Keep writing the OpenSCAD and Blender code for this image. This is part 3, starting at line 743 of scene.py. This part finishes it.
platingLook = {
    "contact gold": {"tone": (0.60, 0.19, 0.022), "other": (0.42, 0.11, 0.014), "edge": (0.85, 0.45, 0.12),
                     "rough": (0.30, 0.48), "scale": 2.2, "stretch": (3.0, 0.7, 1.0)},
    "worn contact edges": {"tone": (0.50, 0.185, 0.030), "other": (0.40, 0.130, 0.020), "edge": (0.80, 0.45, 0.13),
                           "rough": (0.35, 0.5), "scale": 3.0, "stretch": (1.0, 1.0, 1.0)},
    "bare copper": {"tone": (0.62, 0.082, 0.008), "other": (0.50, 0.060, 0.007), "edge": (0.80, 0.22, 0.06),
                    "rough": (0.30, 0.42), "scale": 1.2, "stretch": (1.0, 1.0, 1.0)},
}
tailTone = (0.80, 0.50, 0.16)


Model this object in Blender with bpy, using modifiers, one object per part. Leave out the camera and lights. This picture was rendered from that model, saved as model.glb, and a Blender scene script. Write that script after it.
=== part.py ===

• _TASK DIRECTIONS_: Retype all the records, matching them exactly.

• _RIGHT ANSWER_:
Keep writing the OpenSCAD and Blender code for this image. This is part 3, starting at line 743 of scene.py. This part finishes it.
platingLook = {
    "contact gold": {"tone": (0.60, 0.19, 0.022), "other": (0.42, 0.11, 0.014), "edge": (0.85, 0.45, 0.12),
                     "rough": (0.30, 0.48), "scale": 2.2, "stretch": (3.0, 0.7, 1.0)},
    "worn contact edges": {"tone": (0.50, 0.185, 0.030), "other": (0.40, 0.130, 0.020), "edge": (0.80, 0.45, 0.13),
                           "rough": (0.35, 0.5), "scale": 3.0, "stretch": (1.0, 1.0, 1.0)},
    "bare copper": {"tone": (0.62, 0.082, 0.008), "other": (0.50, 0.060, 0.007), "edge": (0.80, 0.22, 0.06),
                    "rough": (0.30, 0.42), "scale": 1.2, "stretch": (1.0, 1.0, 1.0)},
}
tailTone = (0.80, 0.50, 0.16)


Model this object in Blender with bpy, using modifiers, one object per part. Leave out the camera and lights. This picture was rendered from that model, saved as model.glb, and a Blender scene script. Write that script after it.
=== part.py ===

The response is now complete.